For the active trader, the technical setup offers a clear opportunity. The trend is upward, momentum is strong but not exhausted, and the market seems willing to bid the price higher in the short term. Setting tight stop-losses is essential, given the volatility inherent in small-cap cryptos, but the path of least resistance appears to be higher for now. For the long-term investor, however, the picture is murkier. The investment thesis requires a belief that the team can navigate the "tooling desert"—the period with reduced analytics support—and emerge in 2026 with a product that captures consumer attention. It is a venture capital-style bet: high risk of failure, but with a potentially high reward if the ecosystem achieves product-market fit.

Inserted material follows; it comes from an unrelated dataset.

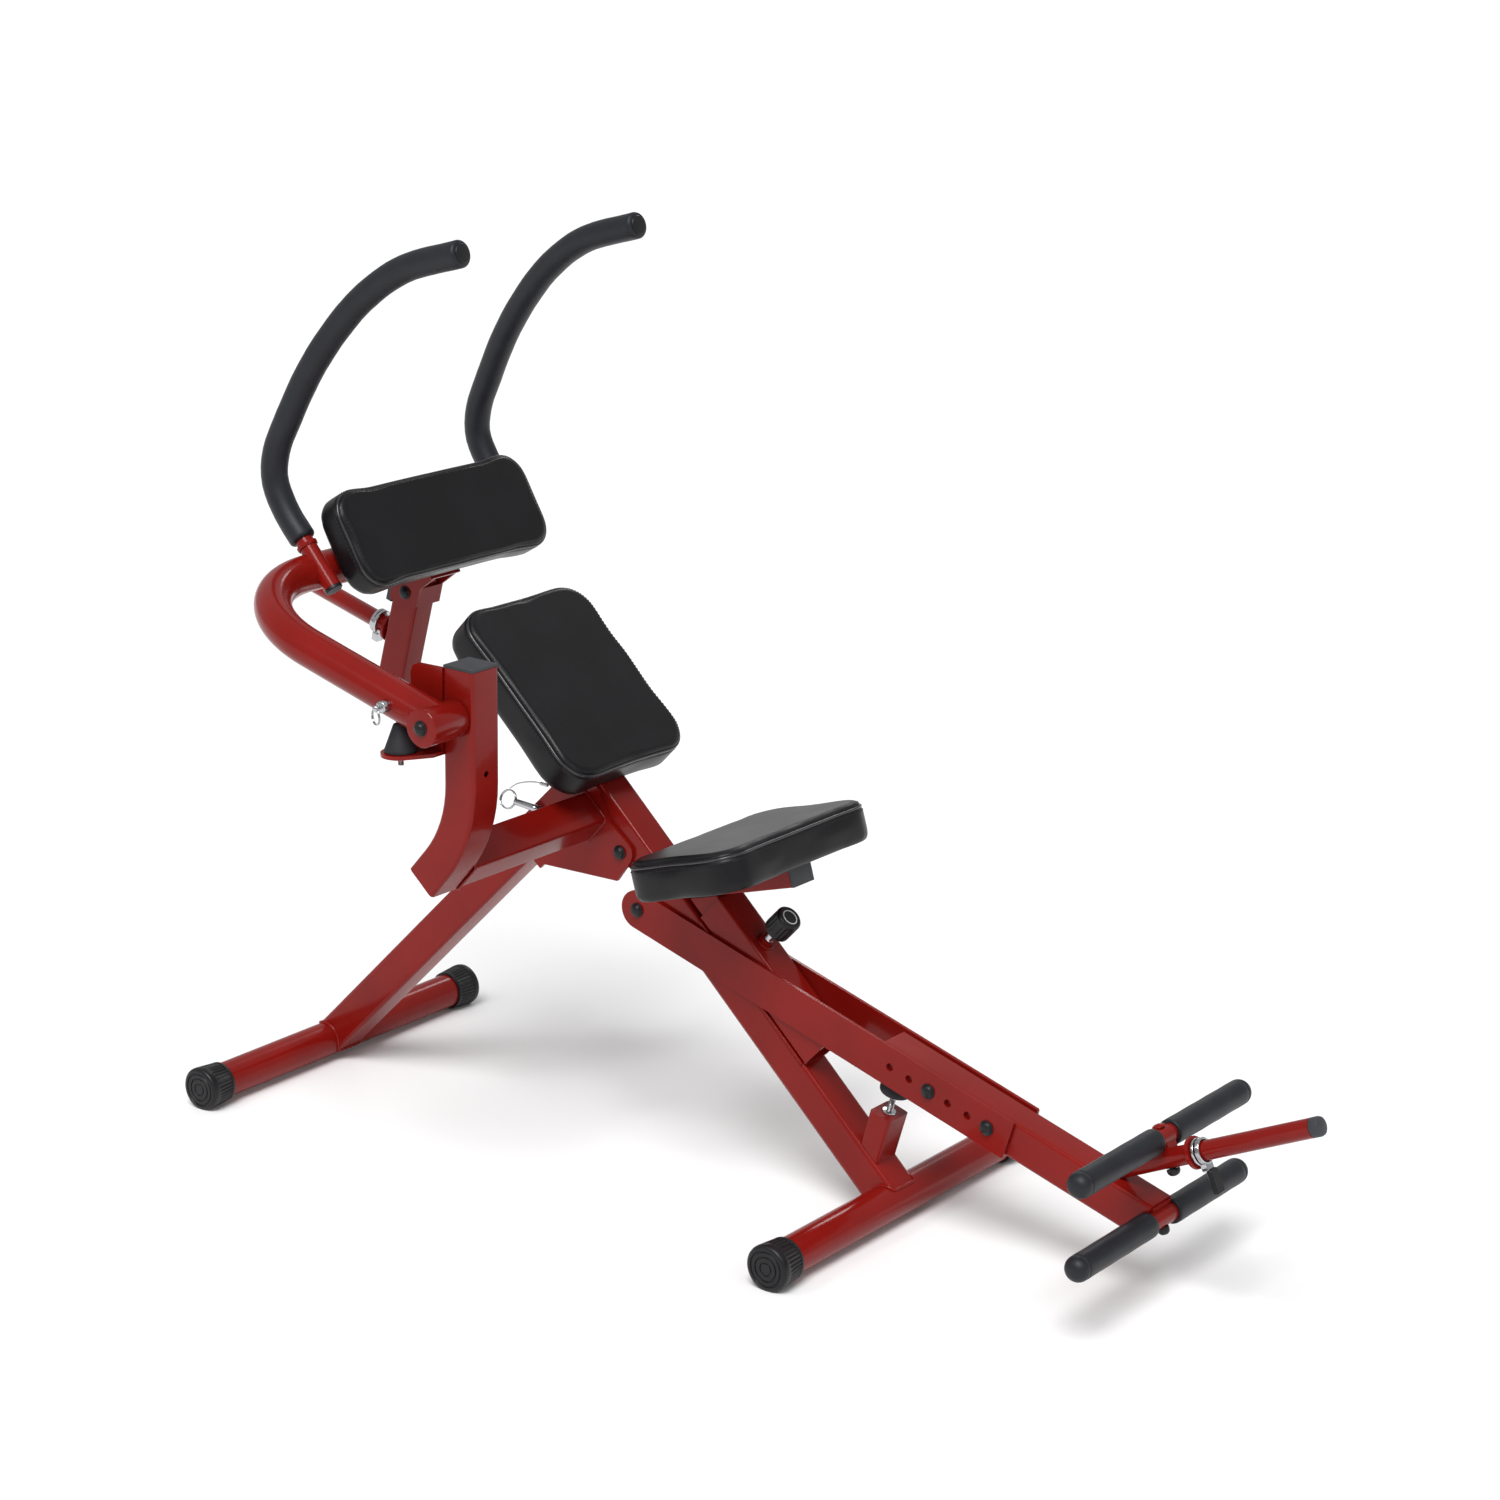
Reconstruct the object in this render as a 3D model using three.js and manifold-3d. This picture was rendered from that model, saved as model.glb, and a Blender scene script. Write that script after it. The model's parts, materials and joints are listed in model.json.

Ultimately, Blast serves as a microcosm of the current state of the altcoin market. It is technically vibrant, showing signs of life and vigorous trading activity, yet it is fundamentally fragile, relying on future promises while losing some present-day infrastructure. The recent 6.78% price jump is a testament to the market's enduring appetite for risk and its willingness to look past bad news in search of the next growth narrative. But as the RSI creeps closer to overbought territory, investors must remain vigilant. In a market driven as much by hype as by technology, the line between a breakout star and a fading ecosystem is often drawn not by the code, but by the liquidity. Blast has the attention of the market today; the challenge will be retaining it through the long road to 2026.